É uma minoria na sociedade, mas uma minoria
importante – estão em cada vez mais partes do mundo. A melhor forma para
entender é com um slogan antigo: “É a semente do novo mundo crescendo na
cápsula do velho mundo”. É uma visão utópica, que nunca aconteceu em lugar
algum. Se poderá acontecer? Acho que pode, creio que essas são ações de pessoas
indo nessa direção. Mas há forças poderosas que farão tudo para minar esses
esforços. Temos um longo caminho pela frente, precisamos do que chamo de
“paciência radical”.
O senhor diz que o conceito de classe
média é um mito. Por quê?
Estou interessado no significado mais profundo de
classe, que foi descrito por (Karl) Marx em O Capital, em que há essencialmente
duas classes: a dominante e a dominada. Por isso, a classe média é um mito. E é
um mito importante, porque faz com que as pessoas não pensem sobre o seu
trabalho. A classe média, em sua maioria, está mais interessada no que pode
comprar ou possuir. O problema real é que não temos democracia na economia. É
sobre isso que falamos em relação à classe média: é uma sociedade em que as
pessoas abdicaram da responsabilidade de participar das escolhas sociais,
políticas e democráticas sobre o que produzimos e como produzimos. Você pode se
identificar como quiser, mas o fato é que precisa se vender ao seu emprego,
mesmo se for bem pago. A maioria das pessoas de “classe média” que conheço são
apenas proletários com uma boa renda.
Milhões de brasileiros foram às ruas
para protestar contra “tudo que está aí”. O que o senhor acha que os protestos
indicam?
Fiquei muito feliz com o que aconteceu no Brasil e
na Turquia, em fenômenos muito similares. Toda a estrutura da sociedade estava
em xeque. Há uma certa transferência de energia para um movimento de oposição
social que explode de repente em diferentes lugares de forma que nunca vimos
antes. E é apenas o começo. As pessoas aprenderam muito naqueles dias na rua,
sobre como se organizar, que tipos de problemas aparecem e como enfrentá-los.
Não resolveram todos os problemas e não terminaram a revolução, ela ainda está
dormente. Mas isso mostra que ela pode acordar em um período curto de tempo.
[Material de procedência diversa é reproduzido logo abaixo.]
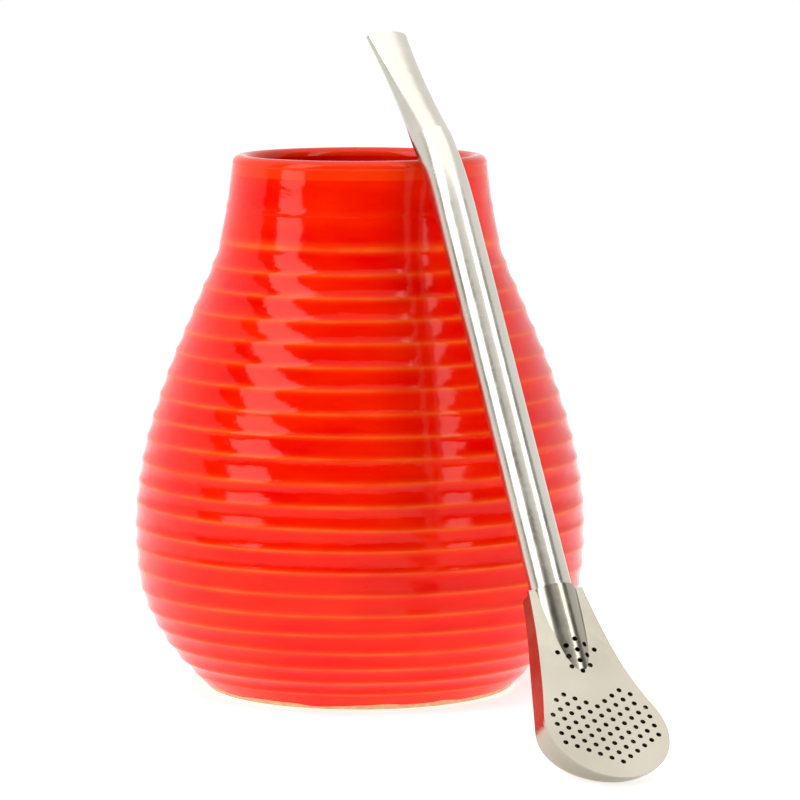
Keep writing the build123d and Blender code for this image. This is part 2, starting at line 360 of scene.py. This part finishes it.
def lamp(name, azimuth, low, high, span, power):
    """An area lamp that faces the object from degrees left of the camera. Its height runs between two
    elevations and its width takes a span, all in degrees: a size is twice the distance times the tangent of
    half its angle."""
    middle = radians((low + high) / 2)
    light = bpy.data.lights.new(name, "AREA")
    light.shape = "RECTANGLE"
    light.size = 2 * lamp_distance * np.tan(radians(span / 2))
    light.size_y = 2 * lamp_distance * np.tan(radians((high - low) / 2))
    light.energy = power
    item = bpy.data.objects.new(name, light)
    level = lamp_distance * cos(middle)
    height = lamp_distance * sin(middle) + lamp_base
    item.location = (-level * sin(radians(azimuth)), -level * cos(radians(azimuth)), height)
    item.rotation_euler = (radians(90) - middle, 0, -radians(azimuth))
    scene.collection.objects.link(item)


lamp("left_box", 62, 8, 60, 24, 9)
lamp("right_box", -52, 8, 60, 14, 4.5)
lamp("top_box", 0, 66, 114, 70, 5)

world = bpy.data.worlds.new("room")
scene.world = world
world.use_nodes = True
tree = world.node_tree
paths = tree.nodes.new("ShaderNodeLightPath")
seen = tree.nodes.new("ShaderNodeMath")
seen.operation = "ADD"
seen.use_clamp = True
tree.links.new(paths.outputs["Is Camera Ray"], seen.inputs[0])
tree.links.new(paths.outputs["Is Glossy Ray"], seen.inputs[1])
through = tree.nodes.new("ShaderNodeMath")
through.operation = "ADD"
through.use_clamp = True
tree.links.new(seen.outputs[0], through.inputs[0])
tree.links.new(paths.outputs["Is Transmission Ray"], through.inputs[1])
strength = tree.nodes.new("ShaderNodeMapRange")
strength.inputs["To Min"].default_value = 0.40
strength.inputs["To Max"].default_value = 1.0
tree.links.new(through.outputs[0], strength.inputs["Value"])
background = tree.nodes["Background"]
background.inputs[0].default_value = (1, 1, 1, 1)
tree.links.new(strength.outputs[0], background.inputs[1])

camera = bpy.data.cameras.new("camera")
camera.sensor_width = 36.0
camera.lens = 198.0
camera_pitch = 6.6
viewer = bpy.data.objects.new("camera", camera)
viewer.location = (0.00829, -0.90347, 0.16365)
viewer.rotation_euler = (radians(90 - camera_pitch), 0, 0)
scene.collection.objects.link(viewer)
scene.camera = viewer
scene.view_settings.view_transform = "Standard"
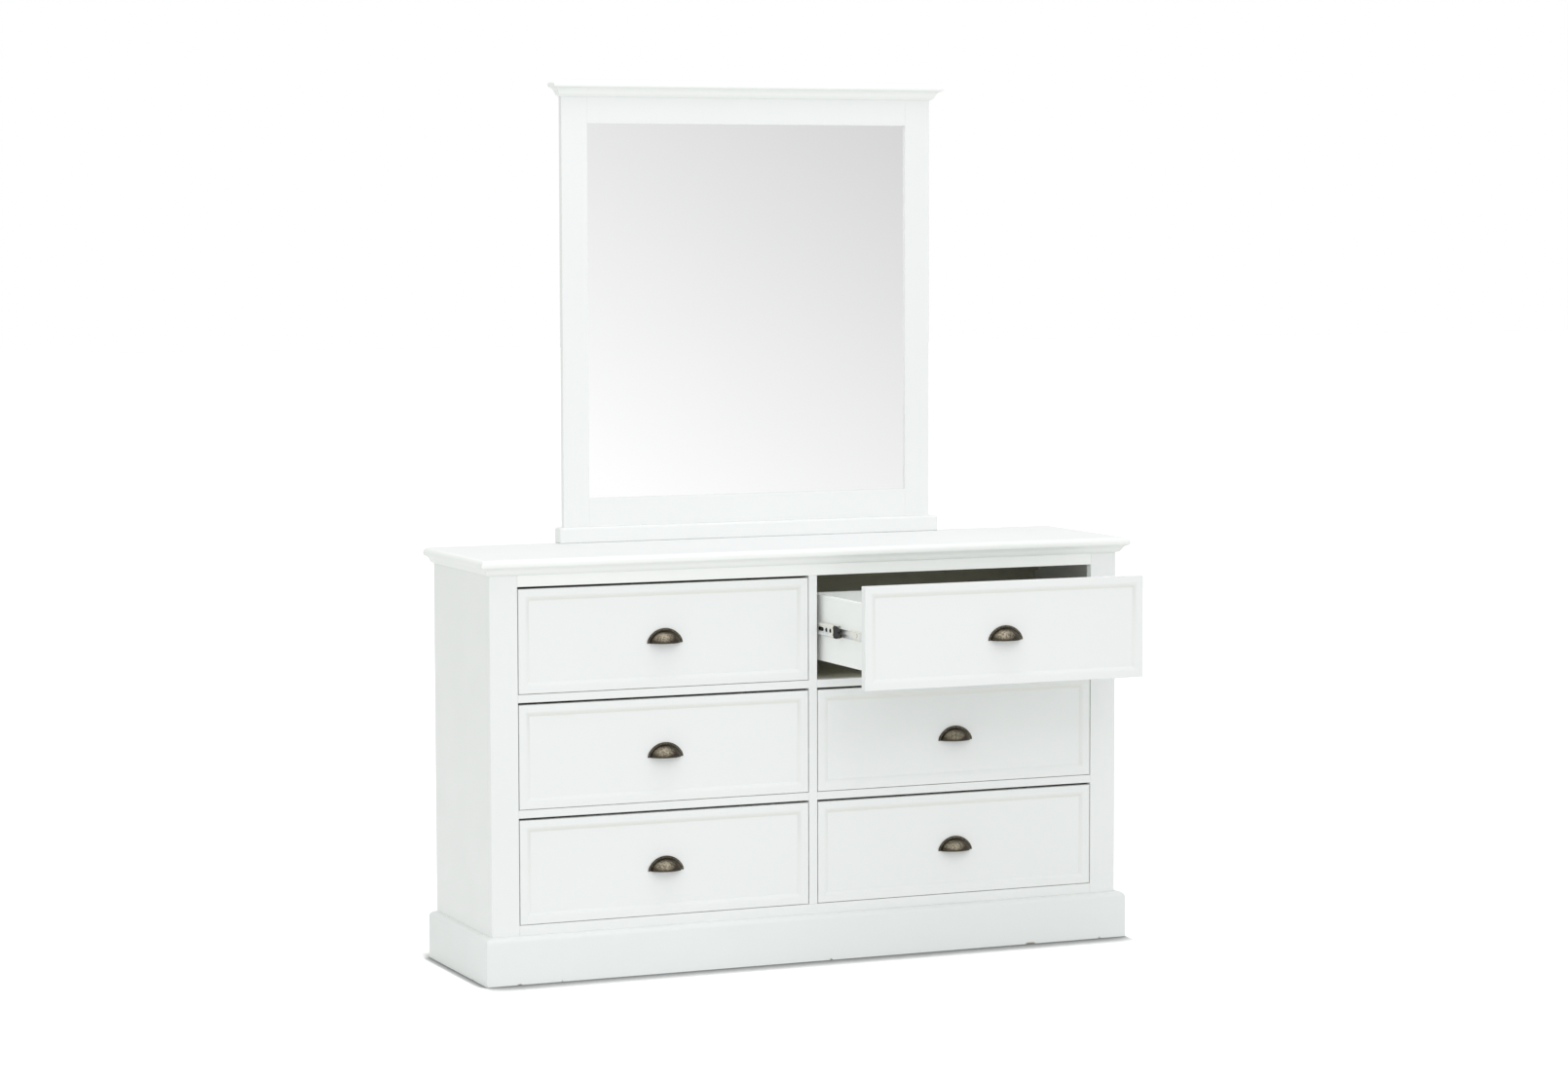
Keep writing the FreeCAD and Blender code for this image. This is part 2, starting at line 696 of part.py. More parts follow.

Eu
realmente acho que isso está relacionado com a Nowtopia e ao entendimento de
que a vida pode ser muito boa – não apenas para os ricos, mas para todos.
O senhor não acha que, sem a busca
pelo dinheiro, não haveria avanços tecnológicos? Ou isso não importa?
Temos mais tecnologia do que precisamos. E muitas
vezes trata-se de usar menos tecnologia, e não mais. Precisamos melhorar nosso
trabalho em reciclar o que já produzimos, e não criar esses lixões por todos os
lados. E haveria avanços tecnológicos em um mundo sem dinheiro, claro. Porque
ainda haveria paixão pela ciência, pela inovação. É um prazer pessoal,
competitivo, de tentar criar algo novo, legal, que facilitaria a vida. Também
há o reconhecimento social que vem disso.
O senhor é autônomo há muitas décadas
e participa de vários projetos comunitários. De onde vem a sua renda? Como o
senhor disse, ainda precisamos pagar as contas...
É verdade. Eu ganho um pouco de dinheiro de várias
fontes. Uma pequena parte da minha renda vem de trabalhos com design e layout
de livros. Ganho um pouco de dinheiro no meu projeto histórico, Shaping San
Francisco. Ganho também para dar aulas – estou lecionando em uma universidade
local, San Francisco Art Institute. Também ganho um pouco de dinheiro (bem
pouco) escrevendo artigos. Entre todas essas coisas, ganho apenas o suficiente
para sobreviver.
Quando o senhor resolveu viver assim?
Nunca vivi de outra forma. Tive empregos em bancos
e outros trabalhos temporários nos anos 1980. Depois disso, nunca mais tive um
emprego, sempre tive meus pequenos negócios. Mas muitos dos meus trabalhos fiz
de graça. Sempre ganhei apenas o suficiente. Minha meta sempre foi ter um custo
de vida muito baixo. Consigo isso com um aluguel barato e por não ter um carro.
Carros consomem grandes quantias de dinheiro.
Que conselhos o senhor dá a quem quer
se libertar da vida que vive?
É fácil. Não acontecerá tudo ao mesmo
tempo, mas você deve dar passos na direção certa. Faça o que você ama, mas não
por dinheiro. Tente minimizar o tempo que você gasta fazendo dinheiro e
maximize o tanto da sua vida que é de graça. Você estará fazendo coisas com as
quais realmente se importa. Saiba que a verdadeira riqueza não é dinheiro, são
relacionamentos. São pessoas que estão na sua vida e cuidam de você, e das
quais você toma conta. Porque o dinheiro some em minutos. Se você começar a
mudar a sua maneira de compreender a riqueza e a vida, descobrirá que é mais
rico do que pensava, e que poderá ter muito mais se perseguir essa lógica.